Industry leaders may demonstrate their knowledge and establish relationships with analysts by providing insights or participating in panel discussions. Through these exchanges, analyst relations are built on trust, and respect is fostered.
Collaborative research projects
Working on research projects with industry analysts is a good idea to strengthen analyst relations.
Organizations and analysts can collaborate on specific areas of interest, with the former contributing their domain and data knowledge. The latter, on the other hand, share their experience and market insights.
This cooperation improves the relationship and results in useful publications and reports that are advantageous to both sides.
Regular briefings and updates
To maintain well-grounded analyst relations, firms must continue communication with analysts and give frequent briefings and updates about their business initiatives and plans.
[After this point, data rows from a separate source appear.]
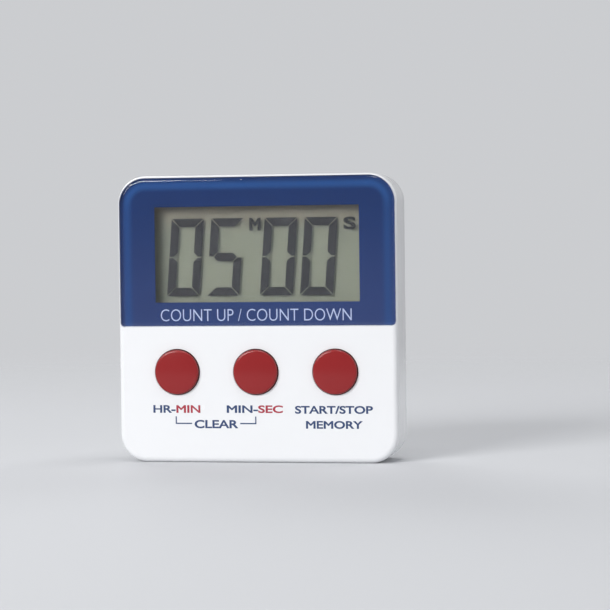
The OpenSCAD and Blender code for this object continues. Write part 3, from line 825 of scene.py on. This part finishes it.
# %% Front shell: screw posts and the rings that guide the buttons
cap_r, flange_reach = 5.1, 0.6
button_z = cap_low.z + cap_r + flange_reach
screws = [(side * 28.2, end * 28.2) for side in (-1, 1) for end in (-1, 1)]
post_r, pilot_r, post_end_y = 2, 0.9, parting_y + 0.1
bore_r, collar_r, collar_end_y, collar_flat_z = 6.05, 6.7, -11.4, -18.1
key_half, key_play = 0.9, 0.2
sunk = 0.01       # how far an added part starts inside what it stands on
inner_y = face_y + wall - sunk
add(shell, *(rod("post", inner_y, post_end_y, post_r, x, z, 48) for x, z in screws))
past, reach = collar_end_y + over, collar_r + over
slot = key_half + key_play
for x in button_at.values():
    collar = rod("collar", inner_y, collar_end_y, collar_r, x, button_z)
    cut(collar, rod("bore", face_y, past, bore_r, x, button_z))
    cut(collar, block("flat", (x - reach, face_y, button_z - reach),
                      (x + reach, past, collar_flat_z)))
    cut(collar, block("notch", (x - slot, face_y, button_z), (x + slot, past, button_z + reach)))
    add(shell, collar)
print("front shell faces:", len(shell.data.polygons))

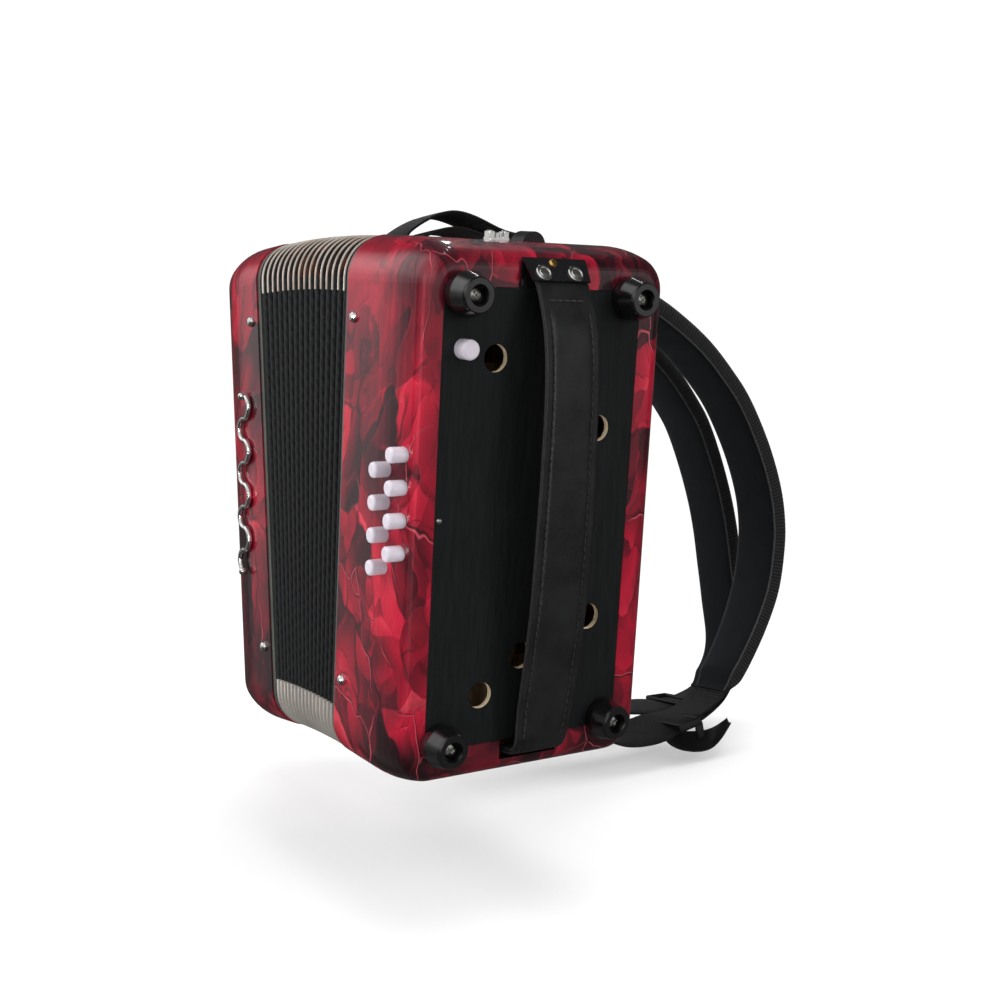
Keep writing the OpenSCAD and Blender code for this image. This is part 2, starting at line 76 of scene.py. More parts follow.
# ---------------------------------------------------------------- shared geometry, millimetres
ORIGIN_X, ORIGIN_Z = 49.5, 135.0      # working origin in the frame
FAN_ANGLE = 8.29                      # degrees between the two casings
HINGE_X, HINGE_Z = -65.0, -615.0      # line on which both casing planes meet
DEPTH, HEIGHT, CORNER_R = 154.0, 270.0, 22.0      # casing outline
ARC_Y, ARC_Z = DEPTH / 2 - CORNER_R, HEIGHT / 2 - CORNER_R      # centres of its corner arcs


def to_frame(x, y, z):
    """Working millimetres to frame metres."""
    return ((x + ORIGIN_X) / 1000, y / 1000, (z + ORIGIN_Z) / 1000)


def on_slice(share, x, y, z):
    """Point on a slice of the fan (share 0 bass, 1 treble), x measured from its plane."""
    a = math.radians(-FAN_ANGLE * share)
    c, s = math.cos(a), math.sin(a)
    up = z - HINGE_Z
    return to_frame(c * x + s * up + HINGE_X, y, -s * x + c * up + HINGE_Z)


def on_treble(x, y, z):
    return on_slice(1, x, y, z)


def ease(value, start, end):
    """Smooth step from 0 at start to 1 at end."""
    t = max(0.0, min(1.0, (value - start) / (end - start)))
    return t * t * (3 - 2 * t)


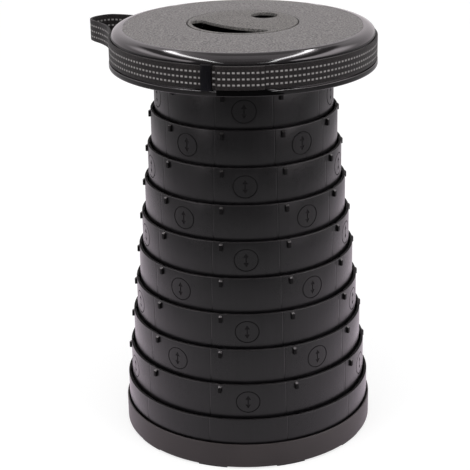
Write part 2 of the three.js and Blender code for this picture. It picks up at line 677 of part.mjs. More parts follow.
// A closed rectangular keeper round the strap
function strapKeeper() {
  const strapInside = facetRadius(STRAP_INNER_RADIUS, KEEPER_AZIMUTH);
  const strapOutside = facetRadius(STRAP_OUTER_RADIUS, KEEPER_AZIMUTH);
  const strapTop = STRAP_BOTTOM_Z + STRAP_WIDTH;
  const side = rectangleShape(
    strapInside - SEAT_GAP - KEEPER_LEG,
    strapOutside + SEAT_GAP + KEEPER_FACE,
    STRAP_BOTTOM_Z - SEAT_GAP - KEEPER_LEG,
    strapTop + SEAT_GAP + KEEPER_LEG,
  );
  side.holes.push(rectangleShape(
    strapInside - SEAT_GAP,
    strapOutside + SEAT_GAP,
    STRAP_BOTTOM_Z - SEAT_GAP,
    strapTop + SEAT_GAP,
  ));
  const keeper = solidOf(standOut(side, KEEPER_LENGTH, KEEPER_AZIMUTH, KEEPER_SHIFT));
  return part('strap_keeper', geometryOf(keeper), keeperPlastic);
}

function basePan() {
  let solid = solidOf(revolve([
    [0, PAN_CLEARANCE],
    [PAN_RADIUS - PAN_EDGE, PAN_CLEARANCE],
    [PAN_RADIUS, PAN_CLEARANCE + PAN_EDGE],
    [PAN_RADIUS, PAN_RIM_Z],
    [PAN_INNER_RADIUS, PAN_RIM_Z],
    [PAN_INNER_RADIUS, PAN_FLOOR_Z],
    [0, PAN_FLOOR_Z],
  ]));
  const ribEnd = BASE_SECTION_RADIUS - SECTION_WALL - PAN_RIB_MARGIN;
  const ribSide = rectangleShape(PAN_RIB_INNER, ribEnd, PAN_FLOOR_Z - PAN_FLOOR / 2, PAN_FLOOR_Z + PAN_RIB_HEIGHT);
  solid = addAll(solid, azimuths(PAN_RIB_COUNT).map((azimuth) =>
    solidOf(standOut(ribSide, PAN_RIB_WIDTH, azimuth))));
  solid = addAll(solid, azimuths(SNAP_COUNT, FACET_MIDDLE).map((azimuth) =>
    solidOf(sector(
      BASE_SECTION_RADIUS - SNAP_TIP_INSET,
      PAN_INNER_RADIUS + PAN_WALL / 2,
      azimuth - SNAP_SPAN / 2,
      azimuth + SNAP_SPAN / 2,
      SNAP_Z,
      SNAP_Z + SNAP_HEIGHT,
    )),
  ));
  const play = SEAT_GAP / PAD_OUTER_RADIUS;
  solid = subtractAll(solid, azimuths(PAD_COUNT, PAD_AZIMUTH).map((azimuth) =>
    solidOf(sector(
      PAD_INNER_RADIUS - SEAT_GAP,
      PAD_OUTER_RADIUS + SEAT_GAP,
      azimuth - PAD_SPAN / 2 - play,
      azimuth + PAD_SPAN / 2 + play,
      PAN_CLEARANCE - OVERRUN,
      PAD_THICKNESS + SEAT_GAP,
    )),
  ));
  solid = solid.subtract(solidOf(disc(CENTRE_PAD_RADIUS + SEAT_GAP, -OVERRUN, PAD_THICKNESS + SEAT_GAP)));
  return part('base_pan', geometryOf(solid), basePlastic);
}

function disc(radius, bottom, top) {
  return revolve([[0, bottom], [radius, bottom], [radius, top], [0, top]], DISC_FACETS);
}

function footPads() {
  return azimuths(PAD_COUNT, PAD_AZIMUTH).map((azimuth, index) => {
    const from = azimuth - PAD_SPAN / 2;
    const to = azimuth + PAD_SPAN / 2;
    const pad = sector(PAD_INNER_RADIUS, PAD_OUTER_RADIUS, from, to, 0, PAD_THICKNESS);
    return part(`foot_pad_${index + 1}`, geometryOf(solidOf(pad)), padRubber);
  });
}

function centrePad() {
  return part('centre_pad', geometryOf(solidOf(disc(CENTRE_PAD_RADIUS, 0, PAD_THICKNESS))), padRubber);
}

const base = new THREE.Group();
base.add(basePan(), baseSection(), centrePad(), ...footPads());

const freeSections = new THREE.Group();
for (let index = 1; index < SLIDE_COUNT; index += 1) {
  freeSections.add(freeSection(index));
}

const seat = new THREE.Group();
seat.add(seatTube(), clampRing(), seatCover(), seatInsert(), carryStrap(), strapKeeper(), ...seatScrews());

const stool = new THREE.Group();
stool.add(base, freeSections, seat);

export default stool;
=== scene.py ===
"""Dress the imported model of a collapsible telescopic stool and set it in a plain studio.

Lengths are in metres, +Z is up and the front is -Y. An azimuth is an angle about the axis of
the tube sections: 0 is the front, and it grows towards +X.
"""

import logging
import math
from collections.abc import Callable
from dataclasses import dataclass
from enum import Enum
from math import radians

import bmesh
import bpy
from mathutils import Matrix, Vector


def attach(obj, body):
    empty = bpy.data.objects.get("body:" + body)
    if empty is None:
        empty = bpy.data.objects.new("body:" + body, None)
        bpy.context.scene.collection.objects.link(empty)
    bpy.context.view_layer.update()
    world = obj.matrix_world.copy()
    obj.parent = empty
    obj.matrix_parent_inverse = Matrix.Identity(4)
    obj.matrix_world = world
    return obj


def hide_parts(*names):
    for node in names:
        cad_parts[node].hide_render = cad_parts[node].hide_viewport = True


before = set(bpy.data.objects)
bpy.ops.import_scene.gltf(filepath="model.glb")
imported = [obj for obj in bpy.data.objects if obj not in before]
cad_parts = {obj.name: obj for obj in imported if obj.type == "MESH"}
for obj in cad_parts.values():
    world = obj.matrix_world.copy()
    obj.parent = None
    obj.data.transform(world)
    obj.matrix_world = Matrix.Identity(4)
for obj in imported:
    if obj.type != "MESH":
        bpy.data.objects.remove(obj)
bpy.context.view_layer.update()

MM = 0.001
FULL_TURN = 2 * math.pi
RING_STEPS = 180
ROUNDING_STEPS = 4
SAME_PLACE = MM / 50
WELD = MM / 1000

Colour = tuple[float, float, float, float]
Corner = tuple[float, float]
Range = tuple[float, float]
Place = tuple[float, float, float]
Piece = bpy.types.Object
Finish = bpy.types.Material
Inputs = dict[int | str, object]

WHITE: Colour = (1.0, 1.0, 1.0, 1.0)

logging.basicConfig(level=logging.INFO, format="%(message)s")
log = logging.getLogger("stool")


class Slot(Enum):
    """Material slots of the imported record."""

    BASE = "base_plastic"
    SECTION = "section_plastic"
    SEAT = "seat_plastic"
    INSERT = "insert_plastic"
    STRAP = "strap_webbing"
    KEEPER = "keeper_plastic"
    PAD = "pad_rubber"


def polar(radius: float, azimuth: float, height: float = 0.0) -> Vector:
    """Turn a radius, an azimuth and a height into a place."""
    return Vector((radius * math.sin(azimuth), -radius * math.cos(azimuth), height))


def equal_azimuths(count: int, first: float = 0.0) -> list[float]:
    """List a number of azimuths at equal steps from the first."""
    return [first + index * FULL_TURN / count for index in range(count)]


def oblong(inner: float, outer: float, low: float, high: float) -> list[Corner]:
    """List the corners of an oblong profile between two radii and two heights."""
    return [(inner, low), (outer, low), (outer, high), (inner, high)]


def shade(colour: Colour, factor: float) -> Colour:
    """Scale a colour's brightness."""
    return (*(min(1.0, factor * value) for value in colour[:3]), 1.0)


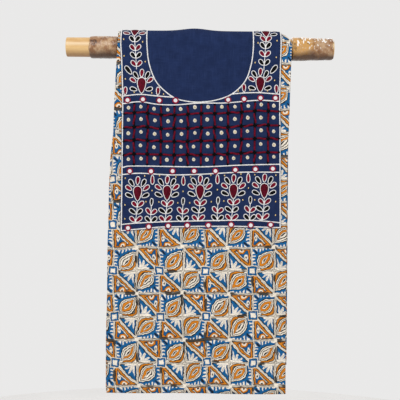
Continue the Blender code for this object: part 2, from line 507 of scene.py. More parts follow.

This guarantees that analysts have correct and up-to-date information, allowing them to give timely and relevant insights.
Analyst relations: In a nutshell
Analyst relations are critical in forming and sustaining productive collaborations between corporations and industry analysts.
By cultivating these partnerships, organizations may benefit from improved market perception, more credibility, better decision-making, and access to industry trends and projections.